The NFBUK, which campaigns for the blind and partially sighted, said it was ‘totally unsafe’ and ‘ludicrous’ for homeowners to run cables from their houses to charge their cars
It said cables can become ‘trip hazards’ and should not be allowed to cross pavements
It added it was ‘imperative’ for car charging to take place on the road with ‘no cables present’ on ‘any part of the pavement’
The spokesman added: ‘Pavements are for people to use to get to A to B on foot or by using mobility device, not for EV charging cables.
‘The local authorities along with the EV companies should be working together to ensure off pavement charging facilities are designed that do not impact the safety and accessibility of the pavement for blind, visually impaired, disabled and older pedestrians.

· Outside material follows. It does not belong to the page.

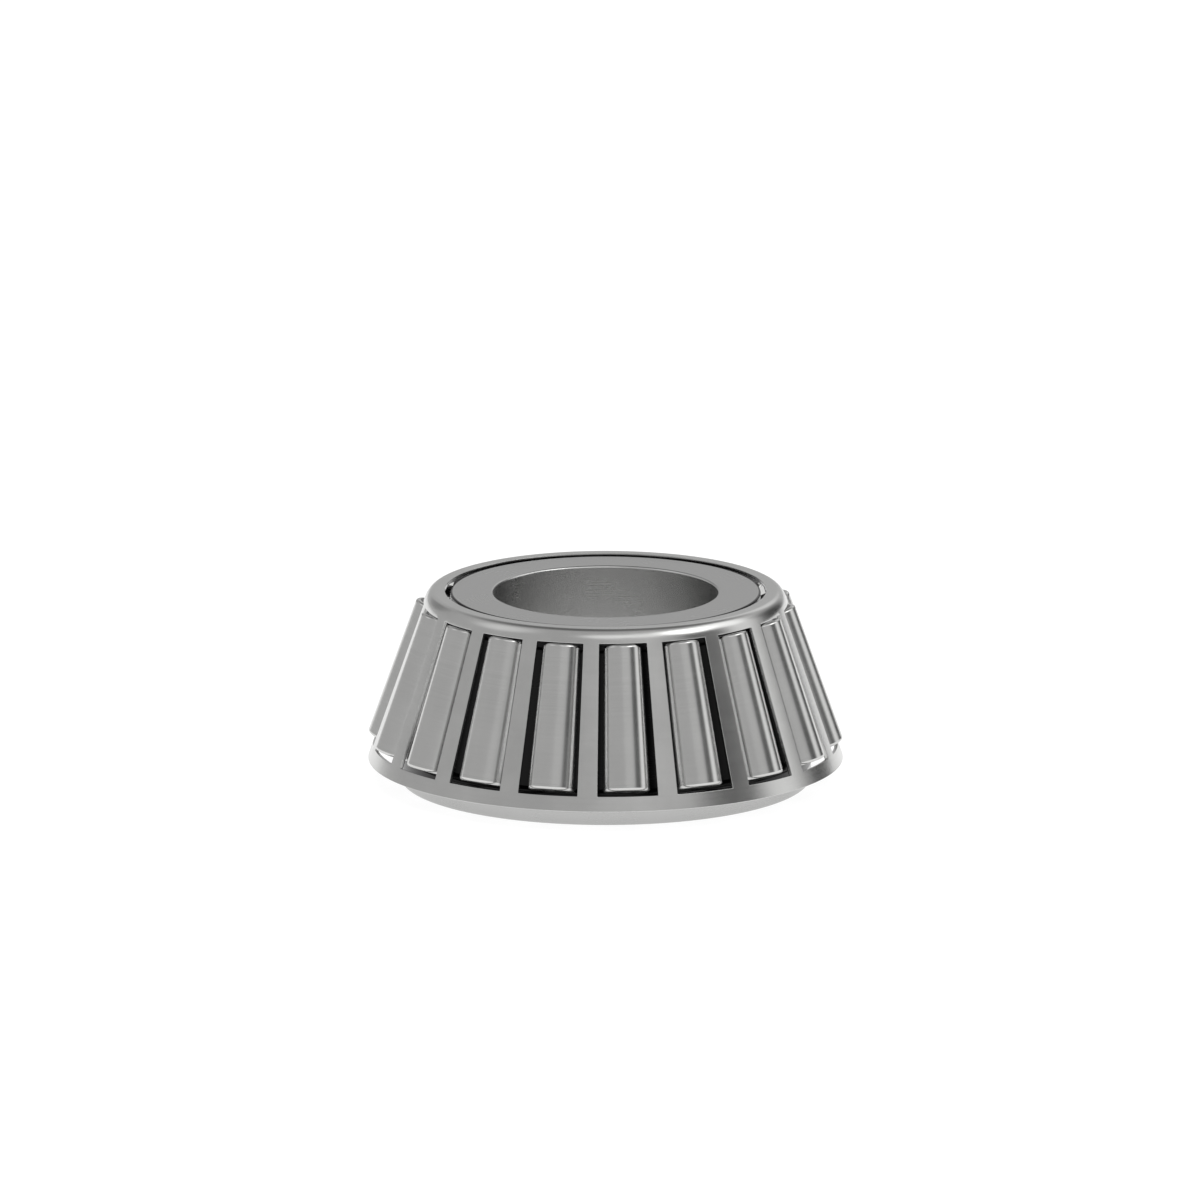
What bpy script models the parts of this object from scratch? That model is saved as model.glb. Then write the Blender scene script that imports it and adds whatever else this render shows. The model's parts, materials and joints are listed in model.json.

‘This will ensure those people purchasing such vehicles will be able to do so with our impacting other people’s safety and accessibility.’
There are 37,055 public electric vehicle charging devices in the UK, according to recent figures.
And the number of devices has increased by 31 per cent over the last year, with 8,680 installations across the UK.
Just under half of the devices are classed as ‘destination’, meaning they are installed where a driver may stop for an ‘extended period of time’ like a ‘car parks’, ‘leisure’ or ‘education area’.
But in December 2022, the AA warned the Government was not meeting demand for car charging points as Tesla owners faced huge queues at service stations.
There are 37,055 public electric vehicle charging devices in the UK, according to recent figures
And nearly a third have been installed ‘on street’, meaning they are located on ‘residential streets’ only.
But Living Streets, a charity which campaigns for ‘everyday walking’ also warned against ‘trailing cables’ causing problems for people with wheelchairs or guide dogs in residential areas.
The charity’s Director of Policy and Communications Tanya Braun said: ‘The rollout of EV charging points should not come at the expense of pedestrians.
‘Trailing cables present serious problems for people with wheelchairs, buggies or guide dogs, preventing them from getting around easily and safely.
‘Cluttered pavements also impact on everyone’s desire to walk their short journeys instead of driving them.
‘If we want to encourage cleaner, sustainable ways to travel then we need streets that are walkable.’
Guide Dogs, which campaigns for the visually impaired, also said ‘poorly planned’ charging infrastructure create ‘unnecessary’ trip hazards for people with vision impairments.
And nearly a third have been installed ‘on street’, meaning they are located on ‘residential streets’ only
Chris Theobold, the charity’s Senior Policy, Public Affairs and Campaigns Manager, said: ‘Street clutter on pavements remains one of the main challenges facing blind and partially sighted people, with 97 per cent of people with a vision impairment encountering problems with street obstacles.
‘Obstacles like pavement parking, wheelie bins and dockless rental bikes and e-scooters in larger towns and cities make safely navigating pavements more of a challenge.
‘While poorly planned charging infrastructure placed on pavements and charging cables stretched across pavements only create further unnecessary trip hazards which are hard to detect and avoid for people with a vision impairment.
‘Long cane users are bound to snag their canes on wires running across pavements, which could cause injury and would certainly be stressful, particularly if it happens every few metres.
‘A guide dog would most likely step over a cable, but a guide dog owner may not realise the cable is there, which could result in them tripping and falling.
‘Local authorities need to work with manufacturers to develop ways to make it easier to charge electric and hybrid vehicles by incorporating charging facilities into common street features like bollards.
‘These types of bollards are typically close to the kerb and prevent cables from running across the pavement.’
There are over 760,000 fully electric cars in the UK and more than 265,000 battery-electric cars were registered in 2022, a 40 per cent increase compared to 2021, according to charging app Zapapp.